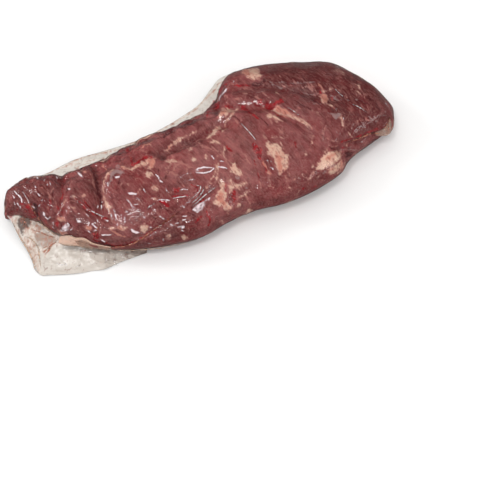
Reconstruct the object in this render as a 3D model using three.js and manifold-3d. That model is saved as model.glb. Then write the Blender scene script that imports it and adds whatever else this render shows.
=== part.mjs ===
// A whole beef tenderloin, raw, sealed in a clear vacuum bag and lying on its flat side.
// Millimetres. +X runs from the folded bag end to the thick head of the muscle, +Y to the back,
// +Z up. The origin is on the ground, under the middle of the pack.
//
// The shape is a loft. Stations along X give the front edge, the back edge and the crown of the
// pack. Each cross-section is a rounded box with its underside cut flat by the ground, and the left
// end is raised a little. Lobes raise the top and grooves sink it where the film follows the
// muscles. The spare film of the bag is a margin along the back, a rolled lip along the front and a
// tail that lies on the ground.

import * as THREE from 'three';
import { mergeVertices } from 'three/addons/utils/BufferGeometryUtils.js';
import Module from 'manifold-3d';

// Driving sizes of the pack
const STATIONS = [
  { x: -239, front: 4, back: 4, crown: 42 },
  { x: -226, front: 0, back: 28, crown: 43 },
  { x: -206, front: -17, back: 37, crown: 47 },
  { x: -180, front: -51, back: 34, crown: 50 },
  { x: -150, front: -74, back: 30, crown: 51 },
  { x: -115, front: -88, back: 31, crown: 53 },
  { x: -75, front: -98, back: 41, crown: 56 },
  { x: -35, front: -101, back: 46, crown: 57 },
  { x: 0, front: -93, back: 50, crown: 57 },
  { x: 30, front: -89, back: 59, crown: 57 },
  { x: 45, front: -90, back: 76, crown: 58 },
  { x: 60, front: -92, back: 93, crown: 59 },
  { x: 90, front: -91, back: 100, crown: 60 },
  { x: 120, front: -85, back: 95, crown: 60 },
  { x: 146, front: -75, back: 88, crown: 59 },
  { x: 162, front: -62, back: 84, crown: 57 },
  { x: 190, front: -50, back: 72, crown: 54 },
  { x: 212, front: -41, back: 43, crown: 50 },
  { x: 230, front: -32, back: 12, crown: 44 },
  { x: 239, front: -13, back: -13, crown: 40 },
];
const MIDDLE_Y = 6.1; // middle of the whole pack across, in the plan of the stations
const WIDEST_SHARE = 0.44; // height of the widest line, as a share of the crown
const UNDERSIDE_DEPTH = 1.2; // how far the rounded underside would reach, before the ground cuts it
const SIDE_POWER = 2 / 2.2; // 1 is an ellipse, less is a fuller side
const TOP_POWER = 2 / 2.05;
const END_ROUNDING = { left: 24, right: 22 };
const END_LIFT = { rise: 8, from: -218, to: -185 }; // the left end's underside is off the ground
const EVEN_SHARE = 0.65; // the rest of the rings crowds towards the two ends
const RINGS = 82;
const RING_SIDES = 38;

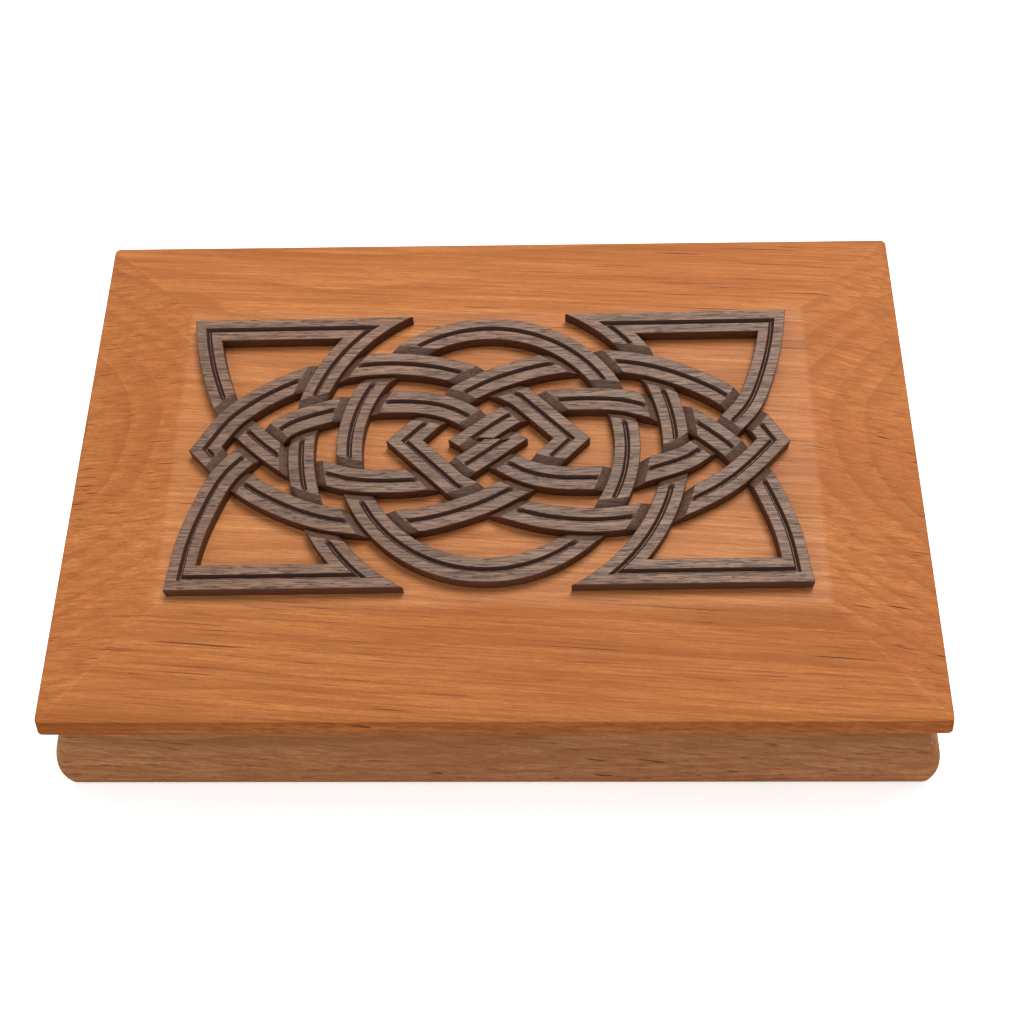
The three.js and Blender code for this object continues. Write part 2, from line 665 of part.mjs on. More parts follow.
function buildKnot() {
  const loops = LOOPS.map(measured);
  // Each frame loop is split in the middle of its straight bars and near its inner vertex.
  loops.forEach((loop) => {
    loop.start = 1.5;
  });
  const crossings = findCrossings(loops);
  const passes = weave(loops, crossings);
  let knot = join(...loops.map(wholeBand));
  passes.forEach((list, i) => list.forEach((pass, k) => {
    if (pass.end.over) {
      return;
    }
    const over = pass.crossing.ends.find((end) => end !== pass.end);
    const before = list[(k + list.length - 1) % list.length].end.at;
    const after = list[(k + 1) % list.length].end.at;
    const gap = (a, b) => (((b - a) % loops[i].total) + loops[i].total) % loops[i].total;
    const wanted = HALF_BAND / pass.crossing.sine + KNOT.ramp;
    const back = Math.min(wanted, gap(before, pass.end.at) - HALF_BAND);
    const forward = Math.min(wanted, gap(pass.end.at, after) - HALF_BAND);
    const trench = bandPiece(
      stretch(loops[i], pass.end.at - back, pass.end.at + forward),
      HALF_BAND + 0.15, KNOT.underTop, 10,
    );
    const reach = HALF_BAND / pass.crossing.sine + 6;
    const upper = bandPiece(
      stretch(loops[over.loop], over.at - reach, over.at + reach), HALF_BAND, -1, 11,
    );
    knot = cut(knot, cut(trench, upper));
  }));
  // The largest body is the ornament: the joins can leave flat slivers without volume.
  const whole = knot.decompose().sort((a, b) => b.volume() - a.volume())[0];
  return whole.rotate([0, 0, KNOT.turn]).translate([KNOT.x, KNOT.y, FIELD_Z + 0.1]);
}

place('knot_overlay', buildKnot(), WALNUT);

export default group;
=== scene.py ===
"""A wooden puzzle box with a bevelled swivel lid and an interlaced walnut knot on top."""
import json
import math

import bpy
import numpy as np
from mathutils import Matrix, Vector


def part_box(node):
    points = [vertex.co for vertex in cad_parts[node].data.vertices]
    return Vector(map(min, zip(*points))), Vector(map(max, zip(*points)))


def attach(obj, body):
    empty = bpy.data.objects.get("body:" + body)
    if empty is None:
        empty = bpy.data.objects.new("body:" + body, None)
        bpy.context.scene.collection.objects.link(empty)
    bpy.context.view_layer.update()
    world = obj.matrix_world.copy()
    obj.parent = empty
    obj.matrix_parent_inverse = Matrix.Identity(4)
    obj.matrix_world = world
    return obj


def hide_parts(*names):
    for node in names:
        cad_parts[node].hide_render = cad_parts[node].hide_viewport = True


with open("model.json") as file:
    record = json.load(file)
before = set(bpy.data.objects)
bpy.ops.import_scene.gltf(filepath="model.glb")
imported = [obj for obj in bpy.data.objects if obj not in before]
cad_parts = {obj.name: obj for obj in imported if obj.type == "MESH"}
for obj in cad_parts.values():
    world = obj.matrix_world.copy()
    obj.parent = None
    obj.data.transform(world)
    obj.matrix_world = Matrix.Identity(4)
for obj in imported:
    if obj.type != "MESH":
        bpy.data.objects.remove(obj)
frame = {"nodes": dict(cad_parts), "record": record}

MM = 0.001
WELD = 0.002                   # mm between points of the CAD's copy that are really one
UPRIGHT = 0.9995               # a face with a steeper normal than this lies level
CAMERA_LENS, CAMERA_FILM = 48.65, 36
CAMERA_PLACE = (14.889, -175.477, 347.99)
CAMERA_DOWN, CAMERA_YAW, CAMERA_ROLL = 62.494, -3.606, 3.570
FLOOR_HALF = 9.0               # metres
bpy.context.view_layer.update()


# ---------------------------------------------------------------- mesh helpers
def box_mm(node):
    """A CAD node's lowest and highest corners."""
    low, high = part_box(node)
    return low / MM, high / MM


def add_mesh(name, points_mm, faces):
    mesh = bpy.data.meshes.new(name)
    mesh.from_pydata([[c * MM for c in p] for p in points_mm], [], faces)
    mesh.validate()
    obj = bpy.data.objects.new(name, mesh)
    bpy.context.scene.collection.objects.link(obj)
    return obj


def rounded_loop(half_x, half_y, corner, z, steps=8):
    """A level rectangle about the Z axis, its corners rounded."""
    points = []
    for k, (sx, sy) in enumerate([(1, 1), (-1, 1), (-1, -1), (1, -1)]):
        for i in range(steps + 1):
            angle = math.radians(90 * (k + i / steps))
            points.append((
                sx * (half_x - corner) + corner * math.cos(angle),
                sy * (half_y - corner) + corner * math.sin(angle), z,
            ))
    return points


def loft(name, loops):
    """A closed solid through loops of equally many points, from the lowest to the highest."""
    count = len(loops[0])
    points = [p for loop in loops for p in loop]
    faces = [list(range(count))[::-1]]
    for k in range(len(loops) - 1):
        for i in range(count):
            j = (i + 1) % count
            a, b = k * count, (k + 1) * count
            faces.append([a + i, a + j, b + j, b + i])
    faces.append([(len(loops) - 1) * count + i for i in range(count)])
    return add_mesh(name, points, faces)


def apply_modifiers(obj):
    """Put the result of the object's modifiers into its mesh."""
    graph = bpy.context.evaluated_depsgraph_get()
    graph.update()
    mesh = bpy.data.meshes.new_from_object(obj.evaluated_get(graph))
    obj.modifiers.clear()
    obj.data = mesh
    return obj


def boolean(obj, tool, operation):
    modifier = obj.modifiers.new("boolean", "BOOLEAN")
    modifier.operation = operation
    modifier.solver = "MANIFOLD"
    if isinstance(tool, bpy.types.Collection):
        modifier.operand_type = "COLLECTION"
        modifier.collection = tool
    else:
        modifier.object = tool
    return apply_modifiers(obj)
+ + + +
* TO DO
Repeat exactly the lines running from the one with "knot = cut(knot, cut(trench, upper));" through the one with "points = [vertex.co", both included.

* CORRECT RESPONSE
    knot = cut(knot, cut(trench, upper));
  }));
  // The largest body is the ornament: the joins can leave flat slivers without volume.
  const whole = knot.decompose().sort((a, b) => b.volume() - a.volume())[0];
  return whole.rotate([0, 0, KNOT.turn]).translate([KNOT.x, KNOT.y, FIELD_Z + 0.1]);
}

place('knot_overlay', buildKnot(), WALNUT);

export default group;
=== scene.py ===
"""A wooden puzzle box with a bevelled swivel lid and an interlaced walnut knot on top."""
import json
import math

import bpy
import numpy as np
from mathutils import Matrix, Vector


def part_box(node):
    points = [vertex.co for vertex in cad_parts[node].data.vertices]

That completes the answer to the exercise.